▸ **SUPPLIED ENTRIES**:
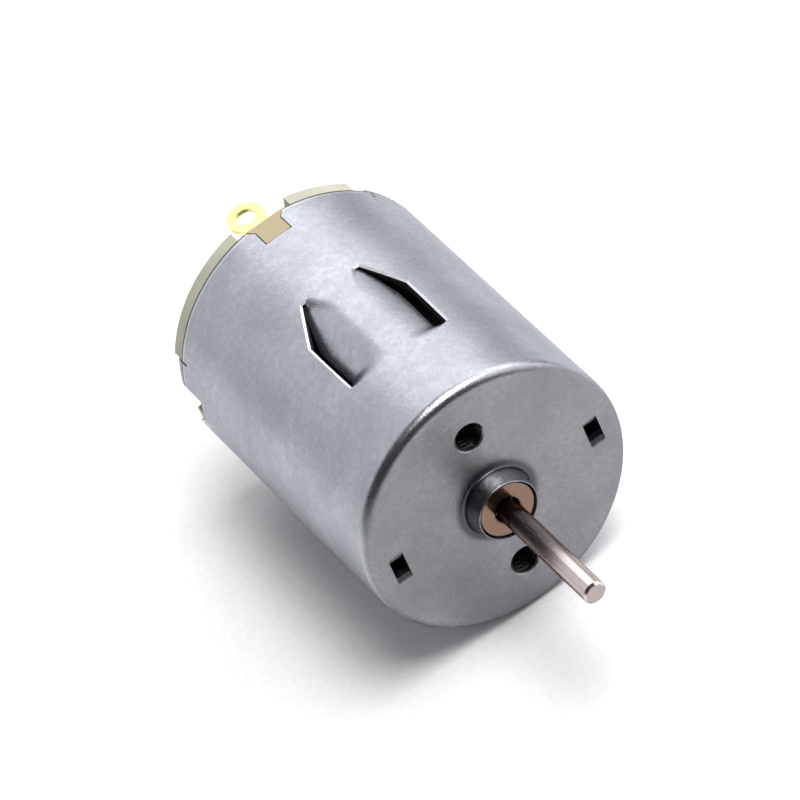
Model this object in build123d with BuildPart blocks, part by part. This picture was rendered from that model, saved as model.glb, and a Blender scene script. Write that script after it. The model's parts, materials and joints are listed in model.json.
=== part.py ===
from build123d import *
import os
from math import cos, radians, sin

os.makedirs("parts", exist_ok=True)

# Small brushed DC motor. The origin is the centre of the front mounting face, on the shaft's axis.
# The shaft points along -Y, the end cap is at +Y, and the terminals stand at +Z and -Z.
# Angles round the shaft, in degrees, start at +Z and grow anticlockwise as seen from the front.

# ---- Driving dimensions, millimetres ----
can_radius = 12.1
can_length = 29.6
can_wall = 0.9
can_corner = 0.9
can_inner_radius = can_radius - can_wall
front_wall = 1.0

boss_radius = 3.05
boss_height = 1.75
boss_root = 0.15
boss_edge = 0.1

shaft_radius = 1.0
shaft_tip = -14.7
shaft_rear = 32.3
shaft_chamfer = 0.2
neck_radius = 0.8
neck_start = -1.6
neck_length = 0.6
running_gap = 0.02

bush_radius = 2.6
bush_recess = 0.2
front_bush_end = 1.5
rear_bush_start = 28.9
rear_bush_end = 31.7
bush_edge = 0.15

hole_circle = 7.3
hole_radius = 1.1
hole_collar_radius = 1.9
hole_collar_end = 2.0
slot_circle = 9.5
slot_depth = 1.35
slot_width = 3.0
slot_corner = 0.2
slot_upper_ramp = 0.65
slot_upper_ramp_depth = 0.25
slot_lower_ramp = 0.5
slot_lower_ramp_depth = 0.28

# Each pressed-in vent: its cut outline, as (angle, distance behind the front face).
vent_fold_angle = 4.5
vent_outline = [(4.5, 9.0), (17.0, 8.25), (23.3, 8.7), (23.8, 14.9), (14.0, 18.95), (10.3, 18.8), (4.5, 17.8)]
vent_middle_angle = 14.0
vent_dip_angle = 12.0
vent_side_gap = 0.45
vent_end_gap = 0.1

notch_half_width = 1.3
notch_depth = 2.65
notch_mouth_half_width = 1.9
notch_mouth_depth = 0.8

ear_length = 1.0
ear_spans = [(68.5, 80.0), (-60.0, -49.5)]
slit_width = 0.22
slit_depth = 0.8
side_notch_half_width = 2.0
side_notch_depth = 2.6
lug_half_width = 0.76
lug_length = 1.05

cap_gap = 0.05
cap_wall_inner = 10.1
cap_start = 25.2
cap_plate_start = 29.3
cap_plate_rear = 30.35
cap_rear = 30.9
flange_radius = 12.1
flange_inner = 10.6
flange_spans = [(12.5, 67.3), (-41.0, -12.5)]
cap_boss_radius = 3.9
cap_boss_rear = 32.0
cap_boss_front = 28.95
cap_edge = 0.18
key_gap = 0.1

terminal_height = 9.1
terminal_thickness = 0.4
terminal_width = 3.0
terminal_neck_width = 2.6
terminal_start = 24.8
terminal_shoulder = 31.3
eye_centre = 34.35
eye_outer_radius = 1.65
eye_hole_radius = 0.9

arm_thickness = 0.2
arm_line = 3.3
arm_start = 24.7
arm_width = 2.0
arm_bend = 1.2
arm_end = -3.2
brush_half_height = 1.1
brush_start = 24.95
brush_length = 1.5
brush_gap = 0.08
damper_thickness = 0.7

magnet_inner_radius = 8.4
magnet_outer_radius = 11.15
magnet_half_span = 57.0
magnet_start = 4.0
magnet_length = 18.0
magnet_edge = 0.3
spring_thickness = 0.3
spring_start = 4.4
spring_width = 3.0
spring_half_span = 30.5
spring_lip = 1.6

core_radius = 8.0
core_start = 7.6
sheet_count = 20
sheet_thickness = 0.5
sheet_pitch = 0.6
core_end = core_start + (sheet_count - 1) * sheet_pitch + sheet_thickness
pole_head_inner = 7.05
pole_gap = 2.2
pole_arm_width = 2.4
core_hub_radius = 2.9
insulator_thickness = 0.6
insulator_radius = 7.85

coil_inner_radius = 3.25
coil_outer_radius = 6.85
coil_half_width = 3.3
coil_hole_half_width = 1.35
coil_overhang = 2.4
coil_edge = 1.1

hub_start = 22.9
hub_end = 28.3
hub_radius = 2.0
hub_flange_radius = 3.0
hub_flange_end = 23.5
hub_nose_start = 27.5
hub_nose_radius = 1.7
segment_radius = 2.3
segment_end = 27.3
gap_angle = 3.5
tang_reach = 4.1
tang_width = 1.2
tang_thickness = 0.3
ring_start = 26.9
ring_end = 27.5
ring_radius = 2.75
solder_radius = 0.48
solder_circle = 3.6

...

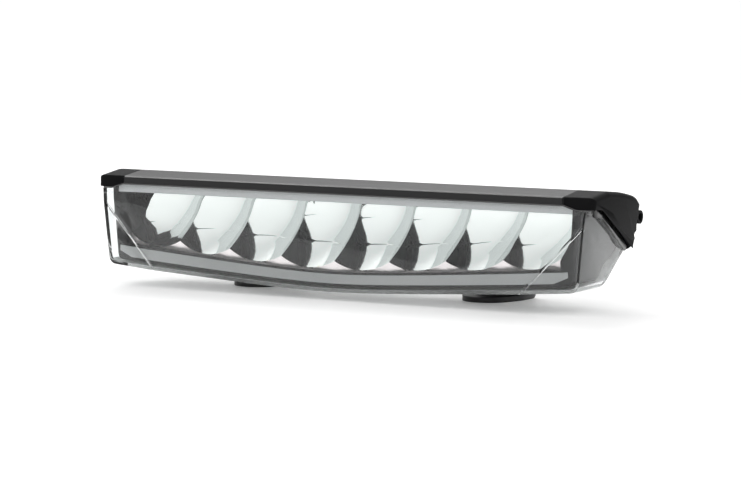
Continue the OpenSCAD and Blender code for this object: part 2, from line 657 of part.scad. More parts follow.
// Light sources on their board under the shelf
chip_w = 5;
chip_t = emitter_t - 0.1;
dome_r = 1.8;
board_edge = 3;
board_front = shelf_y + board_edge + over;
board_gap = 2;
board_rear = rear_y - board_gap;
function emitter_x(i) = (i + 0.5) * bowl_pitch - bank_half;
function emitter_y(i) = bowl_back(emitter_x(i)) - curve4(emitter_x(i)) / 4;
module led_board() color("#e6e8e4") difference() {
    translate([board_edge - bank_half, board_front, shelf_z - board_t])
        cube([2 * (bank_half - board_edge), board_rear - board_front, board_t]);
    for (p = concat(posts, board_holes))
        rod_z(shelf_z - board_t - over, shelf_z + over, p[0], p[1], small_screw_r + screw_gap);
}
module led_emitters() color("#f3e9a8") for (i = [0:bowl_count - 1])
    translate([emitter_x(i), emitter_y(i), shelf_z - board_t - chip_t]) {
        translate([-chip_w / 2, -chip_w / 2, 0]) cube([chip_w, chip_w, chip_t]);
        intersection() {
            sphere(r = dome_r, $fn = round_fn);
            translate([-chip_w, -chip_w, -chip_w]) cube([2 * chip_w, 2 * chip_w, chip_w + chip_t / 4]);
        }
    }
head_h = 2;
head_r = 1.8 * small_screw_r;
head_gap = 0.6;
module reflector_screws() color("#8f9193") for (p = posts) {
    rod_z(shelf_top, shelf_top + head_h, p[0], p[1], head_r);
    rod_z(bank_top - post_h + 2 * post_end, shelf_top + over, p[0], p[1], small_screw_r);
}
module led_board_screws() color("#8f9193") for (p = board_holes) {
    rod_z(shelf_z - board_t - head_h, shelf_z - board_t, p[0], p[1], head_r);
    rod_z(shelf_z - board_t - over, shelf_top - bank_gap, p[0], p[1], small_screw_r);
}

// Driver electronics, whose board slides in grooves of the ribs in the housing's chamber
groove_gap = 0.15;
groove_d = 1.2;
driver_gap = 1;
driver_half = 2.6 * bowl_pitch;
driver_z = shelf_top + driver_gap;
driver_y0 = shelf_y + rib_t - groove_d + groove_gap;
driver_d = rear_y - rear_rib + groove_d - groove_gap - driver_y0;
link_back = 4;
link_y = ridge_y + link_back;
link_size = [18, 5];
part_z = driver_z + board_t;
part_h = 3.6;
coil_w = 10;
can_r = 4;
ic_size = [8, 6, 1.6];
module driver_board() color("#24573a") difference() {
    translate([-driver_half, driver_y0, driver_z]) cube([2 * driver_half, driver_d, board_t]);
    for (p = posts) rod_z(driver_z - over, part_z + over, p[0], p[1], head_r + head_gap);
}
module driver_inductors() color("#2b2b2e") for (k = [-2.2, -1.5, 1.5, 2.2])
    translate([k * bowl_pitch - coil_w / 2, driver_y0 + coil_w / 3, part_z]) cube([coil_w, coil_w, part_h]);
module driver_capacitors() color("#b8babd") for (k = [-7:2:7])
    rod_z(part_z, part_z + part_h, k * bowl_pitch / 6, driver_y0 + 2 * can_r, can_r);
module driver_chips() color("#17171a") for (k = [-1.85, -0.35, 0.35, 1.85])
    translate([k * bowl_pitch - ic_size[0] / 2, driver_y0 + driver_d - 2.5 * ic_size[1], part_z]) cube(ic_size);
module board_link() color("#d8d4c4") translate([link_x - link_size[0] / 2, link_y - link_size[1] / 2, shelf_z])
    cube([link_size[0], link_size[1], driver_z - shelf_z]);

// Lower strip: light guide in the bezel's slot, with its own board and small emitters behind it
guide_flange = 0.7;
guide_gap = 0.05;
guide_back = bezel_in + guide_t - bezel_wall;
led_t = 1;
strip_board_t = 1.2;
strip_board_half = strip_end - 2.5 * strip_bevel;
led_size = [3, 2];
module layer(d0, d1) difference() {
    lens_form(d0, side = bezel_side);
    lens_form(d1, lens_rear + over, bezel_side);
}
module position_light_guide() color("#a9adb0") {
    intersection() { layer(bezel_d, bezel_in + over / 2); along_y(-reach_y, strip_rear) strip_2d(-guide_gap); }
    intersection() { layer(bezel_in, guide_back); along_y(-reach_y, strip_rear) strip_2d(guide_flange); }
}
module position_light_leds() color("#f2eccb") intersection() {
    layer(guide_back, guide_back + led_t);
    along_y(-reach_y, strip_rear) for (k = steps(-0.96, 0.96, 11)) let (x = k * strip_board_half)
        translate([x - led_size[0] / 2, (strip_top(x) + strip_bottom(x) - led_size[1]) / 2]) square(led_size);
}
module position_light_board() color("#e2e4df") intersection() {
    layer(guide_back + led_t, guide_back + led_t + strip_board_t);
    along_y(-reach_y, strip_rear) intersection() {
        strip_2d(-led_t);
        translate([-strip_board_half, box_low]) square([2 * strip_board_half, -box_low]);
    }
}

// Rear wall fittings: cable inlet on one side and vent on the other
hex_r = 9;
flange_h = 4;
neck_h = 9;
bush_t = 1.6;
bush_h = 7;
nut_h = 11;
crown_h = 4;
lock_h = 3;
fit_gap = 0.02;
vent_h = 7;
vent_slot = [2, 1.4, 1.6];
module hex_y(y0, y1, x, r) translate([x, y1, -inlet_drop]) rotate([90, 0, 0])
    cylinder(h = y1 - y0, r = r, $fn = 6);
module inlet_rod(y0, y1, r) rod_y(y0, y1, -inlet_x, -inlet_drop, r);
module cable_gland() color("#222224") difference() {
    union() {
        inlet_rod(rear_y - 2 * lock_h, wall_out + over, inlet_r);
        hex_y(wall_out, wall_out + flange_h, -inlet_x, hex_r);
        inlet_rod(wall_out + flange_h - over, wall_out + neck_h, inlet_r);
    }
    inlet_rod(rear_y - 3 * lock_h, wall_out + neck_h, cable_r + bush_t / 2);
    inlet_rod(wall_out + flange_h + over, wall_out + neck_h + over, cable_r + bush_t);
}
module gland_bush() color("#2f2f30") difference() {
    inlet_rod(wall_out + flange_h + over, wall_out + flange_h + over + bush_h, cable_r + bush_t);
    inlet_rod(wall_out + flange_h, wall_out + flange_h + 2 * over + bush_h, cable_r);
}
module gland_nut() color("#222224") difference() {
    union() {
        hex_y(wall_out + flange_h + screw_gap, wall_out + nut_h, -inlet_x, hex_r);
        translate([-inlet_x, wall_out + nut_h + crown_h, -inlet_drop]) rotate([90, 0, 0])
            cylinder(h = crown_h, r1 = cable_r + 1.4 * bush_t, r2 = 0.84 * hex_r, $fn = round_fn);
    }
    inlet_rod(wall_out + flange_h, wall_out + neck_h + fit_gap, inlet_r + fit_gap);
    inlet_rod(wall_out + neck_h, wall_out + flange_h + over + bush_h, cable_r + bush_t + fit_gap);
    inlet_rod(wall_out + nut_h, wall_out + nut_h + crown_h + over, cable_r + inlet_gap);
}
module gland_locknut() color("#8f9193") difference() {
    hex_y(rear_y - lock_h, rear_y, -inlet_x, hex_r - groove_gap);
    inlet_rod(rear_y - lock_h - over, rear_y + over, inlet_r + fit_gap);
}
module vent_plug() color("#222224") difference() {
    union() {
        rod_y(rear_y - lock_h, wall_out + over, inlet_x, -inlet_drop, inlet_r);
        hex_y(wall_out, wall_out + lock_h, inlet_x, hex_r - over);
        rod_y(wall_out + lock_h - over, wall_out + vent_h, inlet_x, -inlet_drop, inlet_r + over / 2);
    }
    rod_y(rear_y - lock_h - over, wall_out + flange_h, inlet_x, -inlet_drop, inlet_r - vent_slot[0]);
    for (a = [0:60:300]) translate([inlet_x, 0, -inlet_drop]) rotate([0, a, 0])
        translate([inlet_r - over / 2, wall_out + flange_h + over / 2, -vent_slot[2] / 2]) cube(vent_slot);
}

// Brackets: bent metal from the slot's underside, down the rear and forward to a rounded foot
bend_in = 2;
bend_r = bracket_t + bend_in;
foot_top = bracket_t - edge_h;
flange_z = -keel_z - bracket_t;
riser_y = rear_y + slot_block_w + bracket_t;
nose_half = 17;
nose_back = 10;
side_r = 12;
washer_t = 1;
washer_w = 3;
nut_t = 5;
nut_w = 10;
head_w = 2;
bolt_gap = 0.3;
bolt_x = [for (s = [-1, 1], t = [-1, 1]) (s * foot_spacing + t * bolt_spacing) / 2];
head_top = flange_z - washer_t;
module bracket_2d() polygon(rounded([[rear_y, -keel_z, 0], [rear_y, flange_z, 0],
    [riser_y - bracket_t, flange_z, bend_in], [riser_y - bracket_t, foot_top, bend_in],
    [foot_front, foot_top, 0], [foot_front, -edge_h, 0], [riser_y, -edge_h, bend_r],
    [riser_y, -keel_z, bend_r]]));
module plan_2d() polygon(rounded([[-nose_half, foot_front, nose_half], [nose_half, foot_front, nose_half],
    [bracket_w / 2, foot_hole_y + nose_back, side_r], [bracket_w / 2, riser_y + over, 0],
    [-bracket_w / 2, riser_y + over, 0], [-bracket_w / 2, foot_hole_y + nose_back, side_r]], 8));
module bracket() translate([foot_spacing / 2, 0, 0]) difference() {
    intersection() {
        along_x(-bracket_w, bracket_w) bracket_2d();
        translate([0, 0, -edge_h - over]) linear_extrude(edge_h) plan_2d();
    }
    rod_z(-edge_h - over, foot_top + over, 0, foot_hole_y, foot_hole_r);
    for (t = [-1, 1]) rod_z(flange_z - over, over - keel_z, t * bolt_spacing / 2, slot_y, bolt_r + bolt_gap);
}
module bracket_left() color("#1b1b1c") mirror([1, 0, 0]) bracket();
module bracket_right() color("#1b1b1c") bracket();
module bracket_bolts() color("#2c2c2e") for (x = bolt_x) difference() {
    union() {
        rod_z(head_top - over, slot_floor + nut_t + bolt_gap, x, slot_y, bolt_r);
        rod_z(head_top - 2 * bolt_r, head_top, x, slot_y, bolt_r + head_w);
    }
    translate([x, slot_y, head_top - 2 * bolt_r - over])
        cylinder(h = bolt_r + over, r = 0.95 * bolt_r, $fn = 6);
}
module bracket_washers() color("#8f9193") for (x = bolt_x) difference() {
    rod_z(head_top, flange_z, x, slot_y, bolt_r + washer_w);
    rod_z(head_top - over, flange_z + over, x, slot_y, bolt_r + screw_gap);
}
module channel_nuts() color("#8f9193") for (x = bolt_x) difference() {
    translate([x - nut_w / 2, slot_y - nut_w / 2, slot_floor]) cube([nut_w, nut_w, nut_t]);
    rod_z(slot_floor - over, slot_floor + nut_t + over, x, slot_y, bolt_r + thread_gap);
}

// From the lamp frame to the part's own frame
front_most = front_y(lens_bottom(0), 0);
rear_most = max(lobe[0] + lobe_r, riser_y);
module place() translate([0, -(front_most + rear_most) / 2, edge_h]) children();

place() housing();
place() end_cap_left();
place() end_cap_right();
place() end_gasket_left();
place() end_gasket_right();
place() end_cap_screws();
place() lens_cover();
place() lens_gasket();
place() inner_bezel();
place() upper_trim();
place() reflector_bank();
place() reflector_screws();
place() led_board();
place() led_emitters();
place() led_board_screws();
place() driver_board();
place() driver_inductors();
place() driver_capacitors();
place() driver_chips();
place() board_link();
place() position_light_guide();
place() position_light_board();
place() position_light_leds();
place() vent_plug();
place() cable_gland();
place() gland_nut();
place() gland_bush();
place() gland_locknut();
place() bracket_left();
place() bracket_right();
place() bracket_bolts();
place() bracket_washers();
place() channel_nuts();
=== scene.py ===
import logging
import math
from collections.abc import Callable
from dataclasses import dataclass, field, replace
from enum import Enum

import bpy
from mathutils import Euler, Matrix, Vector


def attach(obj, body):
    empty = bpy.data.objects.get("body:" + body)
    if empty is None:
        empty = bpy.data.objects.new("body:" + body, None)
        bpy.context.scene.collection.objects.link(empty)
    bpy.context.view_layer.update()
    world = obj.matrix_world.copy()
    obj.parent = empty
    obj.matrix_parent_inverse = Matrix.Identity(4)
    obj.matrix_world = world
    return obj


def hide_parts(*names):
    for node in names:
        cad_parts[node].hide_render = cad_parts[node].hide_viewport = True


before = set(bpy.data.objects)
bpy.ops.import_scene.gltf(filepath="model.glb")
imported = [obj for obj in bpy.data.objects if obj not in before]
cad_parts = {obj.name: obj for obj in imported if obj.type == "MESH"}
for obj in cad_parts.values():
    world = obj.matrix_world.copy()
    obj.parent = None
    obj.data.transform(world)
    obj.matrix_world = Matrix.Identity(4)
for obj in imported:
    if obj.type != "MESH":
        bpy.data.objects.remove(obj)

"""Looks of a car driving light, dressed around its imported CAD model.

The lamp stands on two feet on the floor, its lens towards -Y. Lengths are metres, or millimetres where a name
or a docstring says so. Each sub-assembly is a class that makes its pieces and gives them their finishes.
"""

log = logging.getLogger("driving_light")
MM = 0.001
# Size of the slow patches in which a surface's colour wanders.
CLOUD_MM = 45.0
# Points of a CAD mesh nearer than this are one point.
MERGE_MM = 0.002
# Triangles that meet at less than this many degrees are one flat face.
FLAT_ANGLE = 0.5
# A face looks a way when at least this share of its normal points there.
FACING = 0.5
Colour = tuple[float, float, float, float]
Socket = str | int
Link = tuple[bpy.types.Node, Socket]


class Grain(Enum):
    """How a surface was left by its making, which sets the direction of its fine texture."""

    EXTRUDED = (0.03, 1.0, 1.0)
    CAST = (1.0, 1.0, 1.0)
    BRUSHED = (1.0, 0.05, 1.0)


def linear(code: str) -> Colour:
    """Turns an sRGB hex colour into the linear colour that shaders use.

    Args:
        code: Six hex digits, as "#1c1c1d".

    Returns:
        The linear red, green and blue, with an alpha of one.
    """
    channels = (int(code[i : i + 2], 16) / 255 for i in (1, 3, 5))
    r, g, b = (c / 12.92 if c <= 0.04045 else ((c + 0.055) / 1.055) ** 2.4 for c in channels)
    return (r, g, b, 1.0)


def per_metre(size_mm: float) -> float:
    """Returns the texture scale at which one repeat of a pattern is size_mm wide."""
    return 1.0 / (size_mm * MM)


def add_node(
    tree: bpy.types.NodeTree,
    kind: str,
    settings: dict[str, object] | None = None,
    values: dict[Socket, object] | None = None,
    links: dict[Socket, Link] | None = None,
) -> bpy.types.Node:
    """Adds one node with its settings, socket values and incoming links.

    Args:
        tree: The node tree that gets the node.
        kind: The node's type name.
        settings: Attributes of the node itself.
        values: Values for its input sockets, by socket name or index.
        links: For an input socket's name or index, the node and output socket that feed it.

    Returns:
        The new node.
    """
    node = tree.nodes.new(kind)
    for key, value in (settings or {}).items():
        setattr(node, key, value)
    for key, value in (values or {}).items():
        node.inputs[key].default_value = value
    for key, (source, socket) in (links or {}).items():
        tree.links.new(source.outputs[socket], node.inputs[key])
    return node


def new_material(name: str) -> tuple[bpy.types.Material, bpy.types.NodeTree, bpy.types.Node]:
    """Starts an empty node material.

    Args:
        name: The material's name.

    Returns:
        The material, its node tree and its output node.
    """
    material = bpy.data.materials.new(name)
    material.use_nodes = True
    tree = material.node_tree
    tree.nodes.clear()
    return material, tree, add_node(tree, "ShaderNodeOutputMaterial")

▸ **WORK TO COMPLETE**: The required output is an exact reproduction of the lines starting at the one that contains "Model this object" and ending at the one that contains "notch_mouth_depth = 0.8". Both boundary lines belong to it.

▸ **EXERCISE RESPONSE**:
Model this object in build123d with BuildPart blocks, part by part. This picture was rendered from that model, saved as model.glb, and a Blender scene script. Write that script after it. The model's parts, materials and joints are listed in model.json.
=== part.py ===
from build123d import *
import os
from math import cos, radians, sin

os.makedirs("parts", exist_ok=True)

# Small brushed DC motor. The origin is the centre of the front mounting face, on the shaft's axis.
# The shaft points along -Y, the end cap is at +Y, and the terminals stand at +Z and -Z.
# Angles round the shaft, in degrees, start at +Z and grow anticlockwise as seen from the front.

# ---- Driving dimensions, millimetres ----
can_radius = 12.1
can_length = 29.6
can_wall = 0.9
can_corner = 0.9
can_inner_radius = can_radius - can_wall
front_wall = 1.0

boss_radius = 3.05
boss_height = 1.75
boss_root = 0.15
boss_edge = 0.1

shaft_radius = 1.0
shaft_tip = -14.7
shaft_rear = 32.3
shaft_chamfer = 0.2
neck_radius = 0.8
neck_start = -1.6
neck_length = 0.6
running_gap = 0.02

bush_radius = 2.6
bush_recess = 0.2
front_bush_end = 1.5
rear_bush_start = 28.9
rear_bush_end = 31.7
bush_edge = 0.15

hole_circle = 7.3
hole_radius = 1.1
hole_collar_radius = 1.9
hole_collar_end = 2.0
slot_circle = 9.5
slot_depth = 1.35
slot_width = 3.0
slot_corner = 0.2
slot_upper_ramp = 0.65
slot_upper_ramp_depth = 0.25
slot_lower_ramp = 0.5
slot_lower_ramp_depth = 0.28

# Each pressed-in vent: its cut outline, as (angle, distance behind the front face).
vent_fold_angle = 4.5
vent_outline = [(4.5, 9.0), (17.0, 8.25), (23.3, 8.7), (23.8, 14.9), (14.0, 18.95), (10.3, 18.8), (4.5, 17.8)]
vent_middle_angle = 14.0
vent_dip_angle = 12.0
vent_side_gap = 0.45
vent_end_gap = 0.1

notch_half_width = 1.3
notch_depth = 2.65
notch_mouth_half_width = 1.9
notch_mouth_depth = 0.8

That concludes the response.